Por Pedro César Batista
Brasília, marco da arquitetura moderna, capital pensada por José Bonifácio, chega aos cinqüenta anos transpirando amor e ódio, cheia de contradições e com fortes características de um grande shopping center. A cidade que, segundo alguns, será salva das catástrofes naturais, com os escolhidos, usuários de seus encantos e belezas, em suas alamedas floridas, arborizadas e o Lago Paranoá, com suas belas margens servindo aos mesmos que serão salvos, mantêm à margem os que não podem comprar os produtos e serviços oferecidos.
Resultado do trabalho dos candangos e da ousadia de um governante, que conseguiu no meio do nada levantou uma cidade, tornou-se símbolo de ostentação. A cidade planejada, depois de 50 anos de sua fundação, superou em muito seu projeto inicial. Pensada para ser uma cidade com fortes relações humanas, onde a vizinhança tivesse a oportunidade de se (re) encontrar no comércio da quadra, nos clubes das quadras, nos locais de trabalho e lazer, em seus inúmeros parques. A solidão dos grandes centros, nesse mundo contemporâneo, transborda nas avenidas da capital federal.
Seis meses após sua inauguração Sartre e Simone de Beauvoir passaram alguns dias na cidade que nascia. Simone registrou: “Guardo a impressão de ter visto nascer um monstro, cujo coração e pulmão funcionam artificialmente, graças a processos de um custo mirabolante.” Cresce a indefinição do que seja de fato essa bela cidade, cosmopolita e interiorana, com coronéis de todas as partes, misturando cores e lados.
Seus moradores cada vez mais se portam como consumidores, tendo como Deus o vil metal. Até as bandas internacionais de pop stars descobriram a mina para vender shows. As largas avenidas são ampliadas e recebe complexos viários como presente de aniversário. O criador desse novo canteiro de obras aproveitou para cobrar propinas e terminou na cadeia. O vice-governador, especulador imobiliário, teve que renunciar para não acabar fazendo companhia ao principal chefe da roubalheira.

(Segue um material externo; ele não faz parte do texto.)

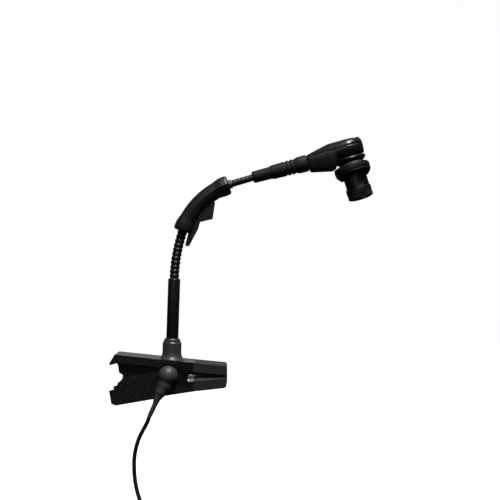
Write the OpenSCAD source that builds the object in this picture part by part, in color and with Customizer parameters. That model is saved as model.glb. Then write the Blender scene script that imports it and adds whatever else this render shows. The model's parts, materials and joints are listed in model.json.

Os habitantes da cidade shopping center têm acesso aos bens de consumo da melhor espécie, uma qualidade de vida que todos os humanos merecem. Essas características possibilitam fazer esse paralelo, quem mora em Brasília, ou seja, no Plano Piloto, possuindo bons empregos, tem acesso à arte, a cultura, a educação, a viagens, planejamento familiar, crescimento intelectual e excelente qualidade de vida. Quem não pode se sacode, não tem transporte coletivo, não tem saúde, trabalha em subempregos e recebe educação de péssima qualidade.
Como um shopping center Brasília existe, muitas luzes, bons produtos, segurança, cultura e vida. O aeroporto possui um enorme fluxo, diferenciando-se da rodoviária central, onde milhares de trabalhadores lembram um formigueiro entrando nos ônibus sujos, velhos, lotados e caros. Quem tem poder econômico usufrui de seus serviços e produtos, quem não tem poder aquisitivo é serviçal, força subalterna dos habitantes da capital federal. O sonho de seu pensador virou a força do consumo e do capital, resultando em representantes corruptos e cínicos.
Em sua nova etapa a cidade precisa servir a todos os seus habitantes, permitir que suas alamedas, suas casas de espetáculos e shows, sua qualidade de vida, seu belo horizonte, suas flores, atendam e sirvam ao conjunto da população. A cidade não merece ser o shopping center da minoria que ostenta poder e privilégios. A vida oferecida pela cidade tem que ser justa, solidária e coletiva, incluindo os filhos e filhas dos candangos que construíram a cidade. A sede do poder brasileiro precisa ser exemplo ético e de dignidade humana.